→ Stated task: In the listing that follows, count each line containing the string "joints" and report only the count.

** begin Provided data **

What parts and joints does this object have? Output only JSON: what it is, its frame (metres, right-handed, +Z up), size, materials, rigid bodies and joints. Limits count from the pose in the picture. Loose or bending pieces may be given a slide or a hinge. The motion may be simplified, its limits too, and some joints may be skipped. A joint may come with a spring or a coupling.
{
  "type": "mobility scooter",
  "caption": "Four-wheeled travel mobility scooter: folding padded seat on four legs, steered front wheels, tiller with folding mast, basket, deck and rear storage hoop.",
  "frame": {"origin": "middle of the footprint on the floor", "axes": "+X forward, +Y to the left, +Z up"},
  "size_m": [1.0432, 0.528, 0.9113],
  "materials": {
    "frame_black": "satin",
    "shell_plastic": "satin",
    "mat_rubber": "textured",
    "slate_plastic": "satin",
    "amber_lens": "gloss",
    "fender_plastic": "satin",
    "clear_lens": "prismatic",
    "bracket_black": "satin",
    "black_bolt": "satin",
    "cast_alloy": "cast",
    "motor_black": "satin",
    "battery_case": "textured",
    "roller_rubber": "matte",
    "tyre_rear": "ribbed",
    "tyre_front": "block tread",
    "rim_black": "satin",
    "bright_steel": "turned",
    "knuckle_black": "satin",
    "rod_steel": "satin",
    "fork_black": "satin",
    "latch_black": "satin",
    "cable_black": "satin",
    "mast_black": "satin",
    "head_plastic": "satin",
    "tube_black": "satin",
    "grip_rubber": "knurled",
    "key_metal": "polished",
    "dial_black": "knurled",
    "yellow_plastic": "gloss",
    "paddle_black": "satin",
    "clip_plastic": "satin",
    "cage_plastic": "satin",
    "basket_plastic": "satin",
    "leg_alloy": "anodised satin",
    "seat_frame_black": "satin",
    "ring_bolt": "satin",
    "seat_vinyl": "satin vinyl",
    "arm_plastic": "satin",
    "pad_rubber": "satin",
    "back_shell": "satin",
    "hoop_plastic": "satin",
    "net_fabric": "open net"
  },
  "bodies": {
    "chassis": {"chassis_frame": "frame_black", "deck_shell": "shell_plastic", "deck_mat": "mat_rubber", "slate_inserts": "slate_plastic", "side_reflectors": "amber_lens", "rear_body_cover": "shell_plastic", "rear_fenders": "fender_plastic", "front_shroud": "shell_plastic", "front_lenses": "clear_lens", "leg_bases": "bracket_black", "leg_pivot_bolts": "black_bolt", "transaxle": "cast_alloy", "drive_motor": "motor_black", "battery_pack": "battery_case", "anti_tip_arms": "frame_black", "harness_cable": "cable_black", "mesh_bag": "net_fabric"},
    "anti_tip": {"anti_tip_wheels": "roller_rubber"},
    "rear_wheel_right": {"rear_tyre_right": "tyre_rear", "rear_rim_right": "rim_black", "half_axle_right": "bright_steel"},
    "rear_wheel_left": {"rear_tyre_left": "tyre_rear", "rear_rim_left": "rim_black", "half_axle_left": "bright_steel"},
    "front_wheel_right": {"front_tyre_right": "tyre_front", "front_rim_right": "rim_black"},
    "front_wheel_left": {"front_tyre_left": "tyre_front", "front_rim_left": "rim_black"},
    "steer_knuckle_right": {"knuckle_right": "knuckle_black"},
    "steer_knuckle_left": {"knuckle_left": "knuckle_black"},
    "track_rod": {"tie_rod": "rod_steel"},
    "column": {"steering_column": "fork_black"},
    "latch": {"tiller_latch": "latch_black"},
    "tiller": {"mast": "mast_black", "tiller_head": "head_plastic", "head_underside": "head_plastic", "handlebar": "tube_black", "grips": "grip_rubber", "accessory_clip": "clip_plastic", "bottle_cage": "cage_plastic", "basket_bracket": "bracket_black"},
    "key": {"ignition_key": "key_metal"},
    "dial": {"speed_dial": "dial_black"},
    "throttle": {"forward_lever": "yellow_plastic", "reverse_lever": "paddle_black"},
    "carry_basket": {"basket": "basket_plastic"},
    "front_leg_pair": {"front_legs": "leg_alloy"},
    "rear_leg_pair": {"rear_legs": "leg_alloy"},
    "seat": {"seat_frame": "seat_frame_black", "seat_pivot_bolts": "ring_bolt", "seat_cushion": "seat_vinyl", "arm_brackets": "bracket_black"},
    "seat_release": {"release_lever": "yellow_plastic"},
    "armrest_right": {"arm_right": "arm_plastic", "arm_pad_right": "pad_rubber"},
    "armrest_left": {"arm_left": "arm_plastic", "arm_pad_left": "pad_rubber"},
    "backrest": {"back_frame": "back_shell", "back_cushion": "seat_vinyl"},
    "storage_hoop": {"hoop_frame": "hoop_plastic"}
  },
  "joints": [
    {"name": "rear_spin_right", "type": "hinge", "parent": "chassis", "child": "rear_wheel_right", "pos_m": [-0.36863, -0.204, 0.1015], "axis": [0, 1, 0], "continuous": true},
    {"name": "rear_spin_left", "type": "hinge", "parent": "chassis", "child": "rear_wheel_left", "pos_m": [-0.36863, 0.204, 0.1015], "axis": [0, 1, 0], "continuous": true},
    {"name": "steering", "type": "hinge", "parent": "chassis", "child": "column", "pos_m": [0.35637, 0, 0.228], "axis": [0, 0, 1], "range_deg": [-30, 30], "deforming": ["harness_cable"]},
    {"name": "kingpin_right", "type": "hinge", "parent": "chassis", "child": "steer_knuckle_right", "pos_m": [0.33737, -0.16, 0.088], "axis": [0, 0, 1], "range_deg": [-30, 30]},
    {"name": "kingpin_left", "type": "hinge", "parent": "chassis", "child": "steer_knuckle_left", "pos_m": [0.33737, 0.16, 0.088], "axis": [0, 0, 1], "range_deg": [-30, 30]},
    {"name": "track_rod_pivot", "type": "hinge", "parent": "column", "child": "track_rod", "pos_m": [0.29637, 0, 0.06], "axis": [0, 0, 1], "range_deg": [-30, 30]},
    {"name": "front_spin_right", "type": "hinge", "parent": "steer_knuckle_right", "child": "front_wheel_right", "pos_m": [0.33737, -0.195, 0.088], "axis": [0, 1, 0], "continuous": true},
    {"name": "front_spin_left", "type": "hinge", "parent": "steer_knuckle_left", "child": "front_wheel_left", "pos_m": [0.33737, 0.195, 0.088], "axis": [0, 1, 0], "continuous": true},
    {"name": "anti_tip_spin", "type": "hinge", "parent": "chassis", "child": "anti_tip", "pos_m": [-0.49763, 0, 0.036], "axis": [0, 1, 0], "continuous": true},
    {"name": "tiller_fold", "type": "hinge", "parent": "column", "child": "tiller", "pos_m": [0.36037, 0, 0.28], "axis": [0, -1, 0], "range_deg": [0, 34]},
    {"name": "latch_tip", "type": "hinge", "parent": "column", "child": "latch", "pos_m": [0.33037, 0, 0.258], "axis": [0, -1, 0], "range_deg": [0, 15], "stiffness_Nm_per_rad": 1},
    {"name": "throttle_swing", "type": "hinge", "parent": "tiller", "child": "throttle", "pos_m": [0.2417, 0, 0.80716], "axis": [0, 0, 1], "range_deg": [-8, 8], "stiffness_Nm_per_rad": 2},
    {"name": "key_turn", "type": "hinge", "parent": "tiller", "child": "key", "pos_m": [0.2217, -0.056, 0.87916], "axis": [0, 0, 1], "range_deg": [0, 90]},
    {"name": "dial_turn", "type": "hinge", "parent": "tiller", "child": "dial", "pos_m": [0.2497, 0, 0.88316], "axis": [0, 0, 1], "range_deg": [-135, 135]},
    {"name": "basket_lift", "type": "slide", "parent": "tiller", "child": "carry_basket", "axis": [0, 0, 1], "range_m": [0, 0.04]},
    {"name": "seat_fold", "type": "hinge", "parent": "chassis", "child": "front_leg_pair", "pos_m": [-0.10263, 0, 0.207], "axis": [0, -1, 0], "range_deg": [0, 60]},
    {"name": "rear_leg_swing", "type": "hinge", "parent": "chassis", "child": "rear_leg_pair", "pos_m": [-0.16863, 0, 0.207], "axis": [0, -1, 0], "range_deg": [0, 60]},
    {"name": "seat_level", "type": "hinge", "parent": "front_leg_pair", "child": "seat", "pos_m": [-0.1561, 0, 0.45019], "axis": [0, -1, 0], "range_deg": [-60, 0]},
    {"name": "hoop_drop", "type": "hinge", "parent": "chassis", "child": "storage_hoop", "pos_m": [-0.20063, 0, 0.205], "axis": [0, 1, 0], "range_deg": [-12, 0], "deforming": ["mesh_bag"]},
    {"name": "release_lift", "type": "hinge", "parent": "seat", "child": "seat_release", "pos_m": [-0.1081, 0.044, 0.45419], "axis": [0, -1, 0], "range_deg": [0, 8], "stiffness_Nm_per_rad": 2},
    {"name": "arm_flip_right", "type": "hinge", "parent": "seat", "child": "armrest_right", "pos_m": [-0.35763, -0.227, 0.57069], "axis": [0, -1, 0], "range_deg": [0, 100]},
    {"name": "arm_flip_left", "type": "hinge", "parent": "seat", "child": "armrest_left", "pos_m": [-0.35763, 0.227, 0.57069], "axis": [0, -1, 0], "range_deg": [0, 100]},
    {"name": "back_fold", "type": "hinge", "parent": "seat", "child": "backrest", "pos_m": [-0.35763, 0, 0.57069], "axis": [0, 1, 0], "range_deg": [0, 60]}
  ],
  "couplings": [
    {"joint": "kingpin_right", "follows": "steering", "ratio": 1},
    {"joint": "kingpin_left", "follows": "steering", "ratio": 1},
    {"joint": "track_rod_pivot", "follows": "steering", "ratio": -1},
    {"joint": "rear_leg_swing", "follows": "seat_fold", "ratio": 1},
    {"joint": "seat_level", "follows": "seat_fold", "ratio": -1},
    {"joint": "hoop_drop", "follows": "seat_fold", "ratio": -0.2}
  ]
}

** end Provided data **

→ Task solution: 2